### What needs to be done
Only the number is wanted: how many lines contain the word "scene"?

### Given material
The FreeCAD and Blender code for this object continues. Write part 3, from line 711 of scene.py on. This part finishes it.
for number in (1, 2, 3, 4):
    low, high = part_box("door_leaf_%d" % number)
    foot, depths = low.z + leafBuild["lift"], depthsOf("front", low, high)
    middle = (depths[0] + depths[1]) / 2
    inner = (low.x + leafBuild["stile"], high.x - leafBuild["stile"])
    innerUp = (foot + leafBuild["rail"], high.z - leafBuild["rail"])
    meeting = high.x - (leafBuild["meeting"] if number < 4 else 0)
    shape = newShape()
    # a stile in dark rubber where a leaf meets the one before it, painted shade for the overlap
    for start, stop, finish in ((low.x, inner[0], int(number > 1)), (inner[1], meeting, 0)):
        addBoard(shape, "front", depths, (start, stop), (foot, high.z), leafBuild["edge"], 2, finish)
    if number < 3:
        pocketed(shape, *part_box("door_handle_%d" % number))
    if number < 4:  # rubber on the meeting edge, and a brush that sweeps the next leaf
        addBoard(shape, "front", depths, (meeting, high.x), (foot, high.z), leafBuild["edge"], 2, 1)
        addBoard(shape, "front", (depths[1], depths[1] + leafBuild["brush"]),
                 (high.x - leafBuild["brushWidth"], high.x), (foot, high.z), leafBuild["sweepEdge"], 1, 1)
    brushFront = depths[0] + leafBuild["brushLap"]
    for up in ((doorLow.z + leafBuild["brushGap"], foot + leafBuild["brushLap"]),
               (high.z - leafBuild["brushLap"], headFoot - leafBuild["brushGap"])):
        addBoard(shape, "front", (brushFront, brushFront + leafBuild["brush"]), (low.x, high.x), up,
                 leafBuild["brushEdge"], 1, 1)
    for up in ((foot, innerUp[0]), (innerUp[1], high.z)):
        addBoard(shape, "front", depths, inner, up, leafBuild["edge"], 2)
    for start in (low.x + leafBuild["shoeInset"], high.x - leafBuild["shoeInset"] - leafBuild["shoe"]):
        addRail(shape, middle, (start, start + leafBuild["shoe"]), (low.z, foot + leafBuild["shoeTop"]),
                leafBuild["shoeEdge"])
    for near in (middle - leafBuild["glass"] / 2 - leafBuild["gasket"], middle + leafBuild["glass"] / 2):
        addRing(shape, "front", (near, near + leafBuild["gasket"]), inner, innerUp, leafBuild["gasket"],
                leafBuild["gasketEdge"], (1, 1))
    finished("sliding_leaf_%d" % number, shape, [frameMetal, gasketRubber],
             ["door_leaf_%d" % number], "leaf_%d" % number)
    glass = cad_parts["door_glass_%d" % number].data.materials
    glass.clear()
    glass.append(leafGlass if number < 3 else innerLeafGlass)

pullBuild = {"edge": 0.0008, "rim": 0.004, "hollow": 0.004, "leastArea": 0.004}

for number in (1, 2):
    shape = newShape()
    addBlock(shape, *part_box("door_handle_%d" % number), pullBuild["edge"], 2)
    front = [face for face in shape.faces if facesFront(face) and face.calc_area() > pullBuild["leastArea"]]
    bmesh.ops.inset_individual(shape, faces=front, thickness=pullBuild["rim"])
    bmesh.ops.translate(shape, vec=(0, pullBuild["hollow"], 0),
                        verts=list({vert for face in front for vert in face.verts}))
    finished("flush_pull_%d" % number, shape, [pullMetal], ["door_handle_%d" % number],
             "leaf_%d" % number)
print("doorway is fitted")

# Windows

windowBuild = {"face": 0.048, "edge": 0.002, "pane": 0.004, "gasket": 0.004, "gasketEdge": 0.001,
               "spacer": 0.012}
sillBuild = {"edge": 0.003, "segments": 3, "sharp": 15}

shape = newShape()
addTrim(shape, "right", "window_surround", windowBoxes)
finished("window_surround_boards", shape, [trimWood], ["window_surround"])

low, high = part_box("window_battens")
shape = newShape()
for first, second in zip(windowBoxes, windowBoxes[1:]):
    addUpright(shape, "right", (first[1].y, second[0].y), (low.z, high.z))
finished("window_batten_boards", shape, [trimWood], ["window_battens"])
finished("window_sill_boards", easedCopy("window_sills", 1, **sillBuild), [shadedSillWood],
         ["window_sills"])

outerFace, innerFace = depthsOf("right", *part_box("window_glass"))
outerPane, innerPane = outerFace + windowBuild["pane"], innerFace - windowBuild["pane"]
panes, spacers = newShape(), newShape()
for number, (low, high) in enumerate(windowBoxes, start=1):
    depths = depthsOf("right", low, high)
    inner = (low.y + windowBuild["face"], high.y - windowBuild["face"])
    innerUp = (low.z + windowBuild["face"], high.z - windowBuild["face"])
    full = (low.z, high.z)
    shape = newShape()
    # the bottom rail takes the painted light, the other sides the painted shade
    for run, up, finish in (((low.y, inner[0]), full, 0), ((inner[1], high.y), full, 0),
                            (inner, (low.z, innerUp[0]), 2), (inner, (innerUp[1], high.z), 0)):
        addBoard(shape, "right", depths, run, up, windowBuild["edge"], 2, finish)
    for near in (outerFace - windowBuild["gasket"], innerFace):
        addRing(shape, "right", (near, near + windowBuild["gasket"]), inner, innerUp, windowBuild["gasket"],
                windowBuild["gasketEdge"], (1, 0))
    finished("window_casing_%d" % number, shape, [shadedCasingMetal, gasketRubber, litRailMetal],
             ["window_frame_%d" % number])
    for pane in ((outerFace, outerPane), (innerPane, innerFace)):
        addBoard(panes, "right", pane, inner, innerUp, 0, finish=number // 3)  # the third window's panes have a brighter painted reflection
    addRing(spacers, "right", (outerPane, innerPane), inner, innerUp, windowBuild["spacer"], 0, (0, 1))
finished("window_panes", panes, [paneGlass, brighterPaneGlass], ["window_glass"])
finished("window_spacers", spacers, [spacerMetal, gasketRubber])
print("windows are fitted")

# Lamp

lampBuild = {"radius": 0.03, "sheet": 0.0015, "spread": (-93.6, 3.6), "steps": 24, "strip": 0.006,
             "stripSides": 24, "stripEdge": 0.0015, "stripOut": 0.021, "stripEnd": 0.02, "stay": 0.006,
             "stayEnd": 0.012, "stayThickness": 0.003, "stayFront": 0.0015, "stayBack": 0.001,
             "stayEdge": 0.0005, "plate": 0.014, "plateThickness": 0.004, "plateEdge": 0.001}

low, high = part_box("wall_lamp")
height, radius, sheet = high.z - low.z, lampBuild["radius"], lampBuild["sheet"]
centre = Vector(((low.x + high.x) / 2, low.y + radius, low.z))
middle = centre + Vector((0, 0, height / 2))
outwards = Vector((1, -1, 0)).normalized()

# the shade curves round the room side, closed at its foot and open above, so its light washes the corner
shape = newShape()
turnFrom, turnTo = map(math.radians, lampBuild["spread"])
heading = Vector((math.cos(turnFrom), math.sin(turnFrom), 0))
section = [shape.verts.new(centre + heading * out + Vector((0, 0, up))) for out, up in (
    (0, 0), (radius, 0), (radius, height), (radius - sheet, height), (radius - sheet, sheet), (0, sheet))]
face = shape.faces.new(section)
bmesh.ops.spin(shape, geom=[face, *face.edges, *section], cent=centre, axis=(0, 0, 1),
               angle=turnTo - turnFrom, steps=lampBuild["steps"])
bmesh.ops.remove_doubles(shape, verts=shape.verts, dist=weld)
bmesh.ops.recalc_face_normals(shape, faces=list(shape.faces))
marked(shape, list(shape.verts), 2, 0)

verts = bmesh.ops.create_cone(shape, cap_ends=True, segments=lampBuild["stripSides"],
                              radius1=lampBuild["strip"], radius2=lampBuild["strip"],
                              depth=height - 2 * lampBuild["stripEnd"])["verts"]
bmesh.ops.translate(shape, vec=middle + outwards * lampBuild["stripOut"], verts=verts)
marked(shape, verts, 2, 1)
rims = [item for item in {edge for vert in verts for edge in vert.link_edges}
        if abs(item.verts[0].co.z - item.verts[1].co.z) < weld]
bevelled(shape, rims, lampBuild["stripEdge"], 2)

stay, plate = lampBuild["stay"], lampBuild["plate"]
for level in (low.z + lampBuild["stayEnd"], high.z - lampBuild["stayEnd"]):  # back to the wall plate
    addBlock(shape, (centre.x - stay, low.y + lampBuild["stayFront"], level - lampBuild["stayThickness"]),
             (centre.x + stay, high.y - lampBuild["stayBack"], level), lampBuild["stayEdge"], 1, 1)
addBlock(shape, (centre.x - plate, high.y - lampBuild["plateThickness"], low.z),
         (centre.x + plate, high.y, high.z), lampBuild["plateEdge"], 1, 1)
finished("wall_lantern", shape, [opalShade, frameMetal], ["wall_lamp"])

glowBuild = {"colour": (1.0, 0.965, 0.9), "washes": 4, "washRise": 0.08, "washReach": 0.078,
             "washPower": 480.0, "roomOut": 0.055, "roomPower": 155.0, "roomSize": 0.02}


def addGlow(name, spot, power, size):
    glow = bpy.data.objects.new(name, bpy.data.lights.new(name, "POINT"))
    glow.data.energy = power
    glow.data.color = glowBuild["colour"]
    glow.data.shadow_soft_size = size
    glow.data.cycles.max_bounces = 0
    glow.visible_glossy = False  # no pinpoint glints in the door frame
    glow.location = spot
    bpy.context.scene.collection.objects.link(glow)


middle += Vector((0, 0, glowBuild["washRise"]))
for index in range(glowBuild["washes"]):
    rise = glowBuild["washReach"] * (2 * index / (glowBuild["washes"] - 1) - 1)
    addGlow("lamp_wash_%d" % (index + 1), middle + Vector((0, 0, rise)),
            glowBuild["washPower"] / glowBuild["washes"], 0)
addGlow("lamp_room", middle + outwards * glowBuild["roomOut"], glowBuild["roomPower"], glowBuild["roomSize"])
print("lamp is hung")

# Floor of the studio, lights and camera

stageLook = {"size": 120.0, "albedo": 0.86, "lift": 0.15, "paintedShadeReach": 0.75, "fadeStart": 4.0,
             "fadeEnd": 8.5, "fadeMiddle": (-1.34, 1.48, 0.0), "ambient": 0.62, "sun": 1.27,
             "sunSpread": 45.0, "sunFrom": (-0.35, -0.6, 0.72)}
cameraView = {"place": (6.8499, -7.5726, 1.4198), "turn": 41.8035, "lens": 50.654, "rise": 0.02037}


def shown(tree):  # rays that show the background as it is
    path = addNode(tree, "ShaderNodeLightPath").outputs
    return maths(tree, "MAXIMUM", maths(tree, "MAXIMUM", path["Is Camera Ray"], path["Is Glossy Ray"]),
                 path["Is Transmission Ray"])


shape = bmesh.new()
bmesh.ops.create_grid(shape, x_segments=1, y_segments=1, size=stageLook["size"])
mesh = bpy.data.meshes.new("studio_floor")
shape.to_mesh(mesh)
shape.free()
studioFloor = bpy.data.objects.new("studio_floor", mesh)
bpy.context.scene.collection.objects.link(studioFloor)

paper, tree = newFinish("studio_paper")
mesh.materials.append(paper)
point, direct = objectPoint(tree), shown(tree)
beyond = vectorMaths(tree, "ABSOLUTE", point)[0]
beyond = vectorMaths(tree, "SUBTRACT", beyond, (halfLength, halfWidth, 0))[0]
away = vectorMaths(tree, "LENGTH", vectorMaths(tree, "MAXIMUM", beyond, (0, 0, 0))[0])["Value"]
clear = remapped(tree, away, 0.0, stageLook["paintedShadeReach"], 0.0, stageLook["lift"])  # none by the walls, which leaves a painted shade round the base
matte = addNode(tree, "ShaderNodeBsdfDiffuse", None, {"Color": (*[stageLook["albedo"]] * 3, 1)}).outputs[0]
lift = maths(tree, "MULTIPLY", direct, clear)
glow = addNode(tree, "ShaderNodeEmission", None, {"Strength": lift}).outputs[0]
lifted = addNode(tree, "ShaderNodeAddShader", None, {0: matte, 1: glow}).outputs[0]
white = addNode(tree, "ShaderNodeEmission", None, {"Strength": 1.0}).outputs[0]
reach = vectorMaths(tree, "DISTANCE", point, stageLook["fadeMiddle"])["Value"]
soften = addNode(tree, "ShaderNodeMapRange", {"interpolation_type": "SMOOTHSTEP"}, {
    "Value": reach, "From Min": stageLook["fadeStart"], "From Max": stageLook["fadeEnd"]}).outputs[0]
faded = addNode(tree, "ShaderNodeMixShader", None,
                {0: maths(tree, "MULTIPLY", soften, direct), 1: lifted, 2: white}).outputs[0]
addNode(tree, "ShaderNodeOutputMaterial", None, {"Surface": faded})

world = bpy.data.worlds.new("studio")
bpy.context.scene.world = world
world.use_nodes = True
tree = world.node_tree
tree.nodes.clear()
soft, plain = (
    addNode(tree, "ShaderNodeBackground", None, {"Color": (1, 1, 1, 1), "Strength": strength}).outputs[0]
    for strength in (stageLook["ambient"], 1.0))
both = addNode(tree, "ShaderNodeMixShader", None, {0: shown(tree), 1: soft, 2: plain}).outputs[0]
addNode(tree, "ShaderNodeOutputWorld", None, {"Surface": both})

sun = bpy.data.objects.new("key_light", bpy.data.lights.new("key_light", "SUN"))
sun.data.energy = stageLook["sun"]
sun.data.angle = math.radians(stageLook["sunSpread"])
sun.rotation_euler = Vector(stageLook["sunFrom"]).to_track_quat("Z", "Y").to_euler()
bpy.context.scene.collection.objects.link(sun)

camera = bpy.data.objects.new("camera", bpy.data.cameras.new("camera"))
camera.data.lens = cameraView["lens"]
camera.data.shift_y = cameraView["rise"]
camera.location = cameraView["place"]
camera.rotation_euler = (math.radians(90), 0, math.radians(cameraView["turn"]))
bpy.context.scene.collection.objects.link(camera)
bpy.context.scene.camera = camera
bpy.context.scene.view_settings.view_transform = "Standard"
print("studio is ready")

### Exercise result
8